What’s The Difference Between a Photographer And Picture Editor?
The picture editor is focused on commanding the desk.
They are the eyes of the whole publication. They will source all images and ensure quality is maintained.
The photographer is out on jobs. In fact, it is a rare sight to see a photographer in the office. Unless of course, they are a studio photographer.
And it’s relatively rare for a picture editor to be taking photographs. They are busy commissioning, filing, reviewing, editing and manipulating pictures.
The photographer is following instructions from the picture editor to take the images required. And the picture editor will liaise with the photographer to ensure jobs are going to plan.
If the job is being conducted in the in-house photo studio, the picture editor will often attend.
And if the job is deemed important enough, the picture editor will certainly attend an external shoot to direct the job.
A picture editor will ensure the photographer has all props and equipment necessary. They are likely to arrange hair and make up for the subjects.
The picture editor will ensure the photographers have access to shoots. So, if a picture is being taken at a train station, permissions must be sought. There’s most often a fee to be negotiated as well.

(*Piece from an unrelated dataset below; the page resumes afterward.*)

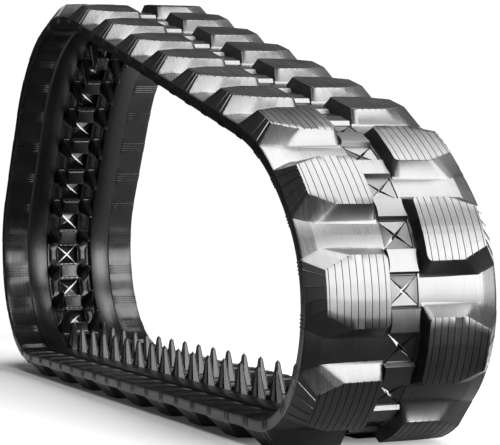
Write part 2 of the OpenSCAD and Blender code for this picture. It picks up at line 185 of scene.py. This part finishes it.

The picture editor will brief the photographer on contacts, names and any other special requirements.
Should I Email My Pictures To The Picture Desk?
The picture editor will always be interested in external pictures. They are looking for picture ideas 24/7.
It’s always worth emailing a picture through for possible use.
Make sure you know how to write a media pitch – which always includes great images!
Also, look out for any special campaigns the publication is running. Are they running a ‘picture of the day feature’, a ‘weather pic’ or are they looking for people portraits?
This can be a great way to introduce yourself to the picture desk and start to build a good relationship.
So there you have it – the complete guide to the role of the picture editor.